Ensuite, au-delà du noyau dur sur lequel tout le monde est d'accord, c'est-à-dire le conseil régional, le département et les communautés d'agglomération, nous devons régler la question de la représentation de l'espace rural, sinon nous risquons d'écarter des communes de la délibération. Comme le disait Pierrick Massiot, l'exercice sera compliqué si nous élargissons cette instance à 40, 50, voire 70 participants, l'objectif étant d'harmoniser les positions.

Mais je suis convaincu, compte-tenu des difficultés financières auxquelles nous sommes confrontés depuis des années, que si nous ne recherchons pas davantage de coopération et de mutualisation entre nous, nous allons au-devant de grandes difficultés. C'est pourquoi l'ADF n'est pas hostile, sur le principe, à la création, dans cet esprit, de ces conférences territoriales. En revanche, s'il s'agit d'en faire une nouvelle collectivité, nous ne sommes pas d'accord.

La question de la gouvernance reste également pour nous fondamentale. Les travaux doivent-ils être conduits sous la responsabilité de l'exécutif régional, voire du préfet ? Cela a été écarté. Le préfet doit-il est présent ? Il nous parait plus opportun qu'il soit là pour échanger sur les projets intéressant l'État et les collectivités territoriales. Nous pourrions également nous inspirer du fonctionnement d'autres institutions, notamment européennes, où les mécanismes de présidence tournante sont à l'oeuvre.

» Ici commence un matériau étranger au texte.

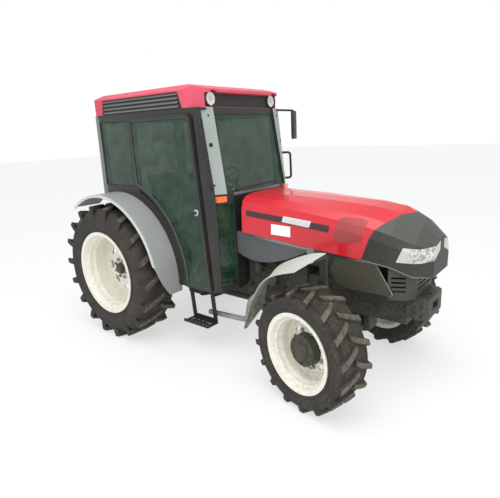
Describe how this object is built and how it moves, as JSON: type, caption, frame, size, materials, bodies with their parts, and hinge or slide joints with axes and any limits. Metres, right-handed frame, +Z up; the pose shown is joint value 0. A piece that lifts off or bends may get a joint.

C'est pourquoi nous devons éviter, dans le texte de loi, de trop formaliser l'organisation de ces instances afin de laisser de l'espace à la liberté et à la spécificité locale en faisant confiance aux collectivités territoriales. Le cas de l'Île-de-France, par exemple, ne peut évidemment pas être envisagé de la même manière que pour les régions Bretagne, Pyrénées ou encore Alsace. Nous souhaitons donc de la souplesse dans l'organisation. N'oublions pas que ces conférences territoriales trouvent leur origine dans l'idée d'une suppression de la clause générale de compétence et de l'élaboration de schémas régionaux de compétences partagées pour répondre à ses conséquences.